**Your task:** Print every line of the listing exactly, please.

**Information supplied:**
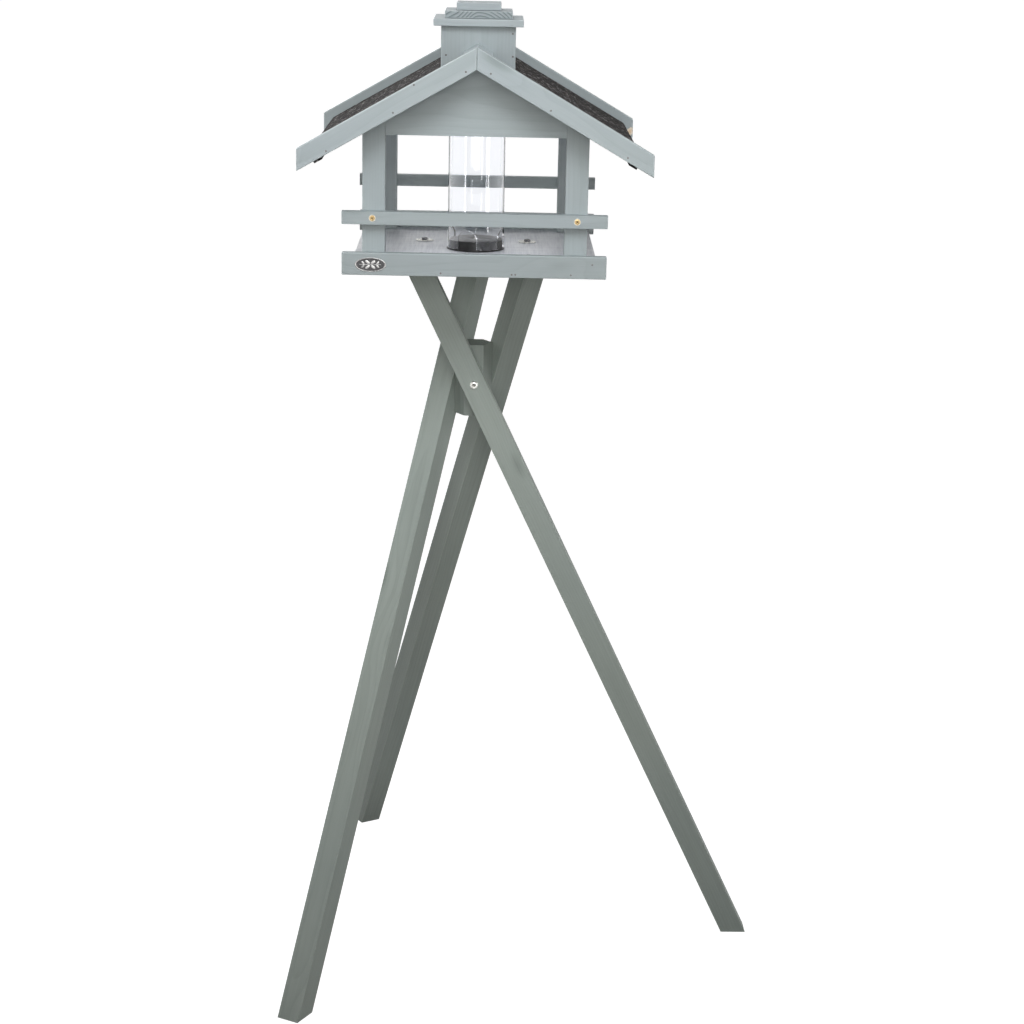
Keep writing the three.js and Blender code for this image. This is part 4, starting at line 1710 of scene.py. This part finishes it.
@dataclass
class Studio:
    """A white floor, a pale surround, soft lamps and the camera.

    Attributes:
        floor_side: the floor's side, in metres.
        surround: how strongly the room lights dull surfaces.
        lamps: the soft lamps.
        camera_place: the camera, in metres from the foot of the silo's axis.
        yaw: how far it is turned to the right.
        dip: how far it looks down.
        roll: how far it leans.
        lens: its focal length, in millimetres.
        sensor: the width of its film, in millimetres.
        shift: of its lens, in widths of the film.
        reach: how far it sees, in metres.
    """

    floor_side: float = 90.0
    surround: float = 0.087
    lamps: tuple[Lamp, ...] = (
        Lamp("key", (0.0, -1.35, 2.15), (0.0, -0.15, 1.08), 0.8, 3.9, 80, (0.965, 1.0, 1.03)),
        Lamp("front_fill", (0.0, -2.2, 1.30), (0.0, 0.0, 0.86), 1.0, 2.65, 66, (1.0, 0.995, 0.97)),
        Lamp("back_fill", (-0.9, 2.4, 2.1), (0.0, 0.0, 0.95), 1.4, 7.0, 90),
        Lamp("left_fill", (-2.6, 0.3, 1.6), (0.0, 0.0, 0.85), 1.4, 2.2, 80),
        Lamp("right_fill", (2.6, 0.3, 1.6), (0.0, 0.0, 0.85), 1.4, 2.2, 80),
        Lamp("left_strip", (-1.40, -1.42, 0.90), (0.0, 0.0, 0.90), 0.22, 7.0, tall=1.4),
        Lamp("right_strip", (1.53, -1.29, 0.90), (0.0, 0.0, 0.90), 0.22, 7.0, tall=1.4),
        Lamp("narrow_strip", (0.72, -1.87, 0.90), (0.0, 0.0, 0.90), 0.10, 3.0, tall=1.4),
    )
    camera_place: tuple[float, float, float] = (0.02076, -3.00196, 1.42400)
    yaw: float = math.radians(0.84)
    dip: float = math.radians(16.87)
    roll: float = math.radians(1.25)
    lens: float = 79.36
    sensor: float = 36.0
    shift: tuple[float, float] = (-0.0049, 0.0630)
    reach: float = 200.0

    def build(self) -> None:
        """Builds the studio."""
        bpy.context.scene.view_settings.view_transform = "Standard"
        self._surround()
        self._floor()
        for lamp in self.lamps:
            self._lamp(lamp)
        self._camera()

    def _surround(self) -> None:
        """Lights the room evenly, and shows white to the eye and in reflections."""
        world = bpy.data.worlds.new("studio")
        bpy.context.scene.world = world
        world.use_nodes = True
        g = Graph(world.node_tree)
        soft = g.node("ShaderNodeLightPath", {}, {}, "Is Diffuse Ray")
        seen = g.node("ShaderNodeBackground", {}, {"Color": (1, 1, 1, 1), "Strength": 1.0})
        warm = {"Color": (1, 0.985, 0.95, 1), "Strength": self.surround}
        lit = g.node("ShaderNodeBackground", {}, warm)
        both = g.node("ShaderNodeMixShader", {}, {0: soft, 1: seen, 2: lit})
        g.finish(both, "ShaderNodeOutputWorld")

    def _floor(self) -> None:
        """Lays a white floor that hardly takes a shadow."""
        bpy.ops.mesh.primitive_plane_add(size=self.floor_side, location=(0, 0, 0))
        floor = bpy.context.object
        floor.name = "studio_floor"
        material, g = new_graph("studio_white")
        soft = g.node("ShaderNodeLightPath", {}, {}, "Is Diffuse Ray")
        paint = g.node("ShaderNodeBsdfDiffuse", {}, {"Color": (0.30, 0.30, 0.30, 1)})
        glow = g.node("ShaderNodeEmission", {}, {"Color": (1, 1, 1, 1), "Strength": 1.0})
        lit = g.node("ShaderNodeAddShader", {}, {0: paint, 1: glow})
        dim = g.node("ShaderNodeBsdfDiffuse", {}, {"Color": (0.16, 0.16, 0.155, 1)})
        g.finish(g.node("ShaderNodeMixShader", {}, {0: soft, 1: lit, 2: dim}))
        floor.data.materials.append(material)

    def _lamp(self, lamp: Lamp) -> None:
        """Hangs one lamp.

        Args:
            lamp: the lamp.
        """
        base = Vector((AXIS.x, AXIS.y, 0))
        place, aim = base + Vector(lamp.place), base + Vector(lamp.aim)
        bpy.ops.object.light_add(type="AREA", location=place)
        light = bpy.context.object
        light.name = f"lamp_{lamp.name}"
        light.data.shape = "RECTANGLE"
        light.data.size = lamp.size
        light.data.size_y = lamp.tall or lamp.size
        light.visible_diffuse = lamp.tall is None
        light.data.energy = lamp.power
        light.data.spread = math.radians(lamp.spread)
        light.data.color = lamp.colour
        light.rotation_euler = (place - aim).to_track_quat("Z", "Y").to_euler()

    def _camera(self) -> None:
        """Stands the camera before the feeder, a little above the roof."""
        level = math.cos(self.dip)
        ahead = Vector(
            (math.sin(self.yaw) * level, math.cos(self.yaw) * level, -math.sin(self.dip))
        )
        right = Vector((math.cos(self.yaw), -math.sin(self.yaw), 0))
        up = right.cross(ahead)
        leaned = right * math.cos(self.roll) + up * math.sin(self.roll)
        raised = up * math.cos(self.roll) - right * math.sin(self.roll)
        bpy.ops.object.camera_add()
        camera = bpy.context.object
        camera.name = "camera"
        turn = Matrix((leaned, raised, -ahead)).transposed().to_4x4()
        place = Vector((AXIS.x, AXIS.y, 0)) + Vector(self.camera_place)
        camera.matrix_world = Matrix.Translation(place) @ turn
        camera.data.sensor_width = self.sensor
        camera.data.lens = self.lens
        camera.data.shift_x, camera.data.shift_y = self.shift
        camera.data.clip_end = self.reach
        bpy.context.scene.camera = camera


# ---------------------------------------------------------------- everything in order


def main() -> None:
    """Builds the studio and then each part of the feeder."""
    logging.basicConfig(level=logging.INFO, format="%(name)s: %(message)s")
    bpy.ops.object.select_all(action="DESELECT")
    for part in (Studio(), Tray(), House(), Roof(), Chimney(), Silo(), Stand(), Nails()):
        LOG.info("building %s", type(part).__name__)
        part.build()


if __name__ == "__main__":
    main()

**Exercise output:**
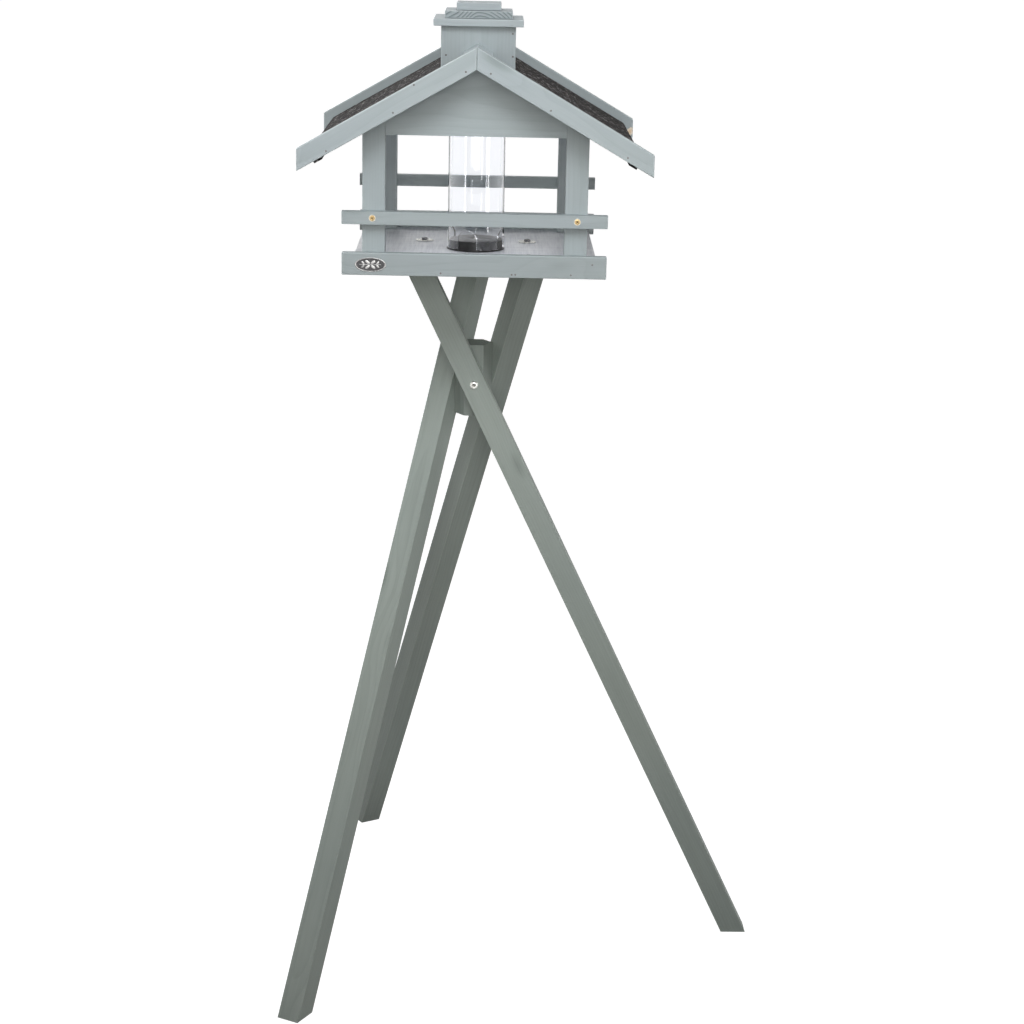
Keep writing the three.js and Blender code for this image. This is part 4, starting at line 1710 of scene.py. This part finishes it.
@dataclass
class Studio:
    """A white floor, a pale surround, soft lamps and the camera.

    Attributes:
        floor_side: the floor's side, in metres.
        surround: how strongly the room lights dull surfaces.
        lamps: the soft lamps.
        camera_place: the camera, in metres from the foot of the silo's axis.
        yaw: how far it is turned to the right.
        dip: how far it looks down.
        roll: how far it leans.
        lens: its focal length, in millimetres.
        sensor: the width of its film, in millimetres.
        shift: of its lens, in widths of the film.
        reach: how far it sees, in metres.
    """

    floor_side: float = 90.0
    surround: float = 0.087
    lamps: tuple[Lamp, ...] = (
        Lamp("key", (0.0, -1.35, 2.15), (0.0, -0.15, 1.08), 0.8, 3.9, 80, (0.965, 1.0, 1.03)),
        Lamp("front_fill", (0.0, -2.2, 1.30), (0.0, 0.0, 0.86), 1.0, 2.65, 66, (1.0, 0.995, 0.97)),
        Lamp("back_fill", (-0.9, 2.4, 2.1), (0.0, 0.0, 0.95), 1.4, 7.0, 90),
        Lamp("left_fill", (-2.6, 0.3, 1.6), (0.0, 0.0, 0.85), 1.4, 2.2, 80),
        Lamp("right_fill", (2.6, 0.3, 1.6), (0.0, 0.0, 0.85), 1.4, 2.2, 80),
        Lamp("left_strip", (-1.40, -1.42, 0.90), (0.0, 0.0, 0.90), 0.22, 7.0, tall=1.4),
        Lamp("right_strip", (1.53, -1.29, 0.90), (0.0, 0.0, 0.90), 0.22, 7.0, tall=1.4),
        Lamp("narrow_strip", (0.72, -1.87, 0.90), (0.0, 0.0, 0.90), 0.10, 3.0, tall=1.4),
    )
    camera_place: tuple[float, float, float] = (0.02076, -3.00196, 1.42400)
    yaw: float = math.radians(0.84)
    dip: float = math.radians(16.87)
    roll: float = math.radians(1.25)
    lens: float = 79.36
    sensor: float = 36.0
    shift: tuple[float, float] = (-0.0049, 0.0630)
    reach: float = 200.0

    def build(self) -> None:
        """Builds the studio."""
        bpy.context.scene.view_settings.view_transform = "Standard"
        self._surround()
        self._floor()
        for lamp in self.lamps:
            self._lamp(lamp)
        self._camera()

    def _surround(self) -> None:
        """Lights the room evenly, and shows white to the eye and in reflections."""
        world = bpy.data.worlds.new("studio")
        bpy.context.scene.world = world
        world.use_nodes = True
        g = Graph(world.node_tree)
        soft = g.node("ShaderNodeLightPath", {}, {}, "Is Diffuse Ray")
        seen = g.node("ShaderNodeBackground", {}, {"Color": (1, 1, 1, 1), "Strength": 1.0})
        warm = {"Color": (1, 0.985, 0.95, 1), "Strength": self.surround}
        lit = g.node("ShaderNodeBackground", {}, warm)
        both = g.node("ShaderNodeMixShader", {}, {0: soft, 1: seen, 2: lit})
        g.finish(both, "ShaderNodeOutputWorld")

    def _floor(self) -> None:
        """Lays a white floor that hardly takes a shadow."""
        bpy.ops.mesh.primitive_plane_add(size=self.floor_side, location=(0, 0, 0))
        floor = bpy.context.object
        floor.name = "studio_floor"
        material, g = new_graph("studio_white")
        soft = g.node("ShaderNodeLightPath", {}, {}, "Is Diffuse Ray")
        paint = g.node("ShaderNodeBsdfDiffuse", {}, {"Color": (0.30, 0.30, 0.30, 1)})
        glow = g.node("ShaderNodeEmission", {}, {"Color": (1, 1, 1, 1), "Strength": 1.0})
        lit = g.node("ShaderNodeAddShader", {}, {0: paint, 1: glow})
        dim = g.node("ShaderNodeBsdfDiffuse", {}, {"Color": (0.16, 0.16, 0.155, 1)})
        g.finish(g.node("ShaderNodeMixShader", {}, {0: soft, 1: lit, 2: dim}))
        floor.data.materials.append(material)

    def _lamp(self, lamp: Lamp) -> None:
        """Hangs one lamp.

        Args:
            lamp: the lamp.
        """
        base = Vector((AXIS.x, AXIS.y, 0))
        place, aim = base + Vector(lamp.place), base + Vector(lamp.aim)
        bpy.ops.object.light_add(type="AREA", location=place)
        light = bpy.context.object
        light.name = f"lamp_{lamp.name}"
        light.data.shape = "RECTANGLE"
        light.data.size = lamp.size
        light.data.size_y = lamp.tall or lamp.size
        light.visible_diffuse = lamp.tall is None
        light.data.energy = lamp.power
        light.data.spread = math.radians(lamp.spread)
        light.data.color = lamp.colour
        light.rotation_euler = (place - aim).to_track_quat("Z", "Y").to_euler()

    def _camera(self) -> None:
        """Stands the camera before the feeder, a little above the roof."""
        level = math.cos(self.dip)
        ahead = Vector(
            (math.sin(self.yaw) * level, math.cos(self.yaw) * level, -math.sin(self.dip))
        )
        right = Vector((math.cos(self.yaw), -math.sin(self.yaw), 0))
        up = right.cross(ahead)
        leaned = right * math.cos(self.roll) + up * math.sin(self.roll)
        raised = up * math.cos(self.roll) - right * math.sin(self.roll)
        bpy.ops.object.camera_add()
        camera = bpy.context.object
        camera.name = "camera"
        turn = Matrix((leaned, raised, -ahead)).transposed().to_4x4()
        place = Vector((AXIS.x, AXIS.y, 0)) + Vector(self.camera_place)
        camera.matrix_world = Matrix.Translation(place) @ turn
        camera.data.sensor_width = self.sensor
        camera.data.lens = self.lens
        camera.data.shift_x, camera.data.shift_y = self.shift
        camera.data.clip_end = self.reach
        bpy.context.scene.camera = camera


# ---------------------------------------------------------------- everything in order


def main() -> None:
    """Builds the studio and then each part of the feeder."""
    logging.basicConfig(level=logging.INFO, format="%(name)s: %(message)s")
    bpy.ops.object.select_all(action="DESELECT")
    for part in (Studio(), Tray(), House(), Roof(), Chimney(), Silo(), Stand(), Nails()):
        LOG.info("building %s", type(part).__name__)
        part.build()


if __name__ == "__main__":
    main()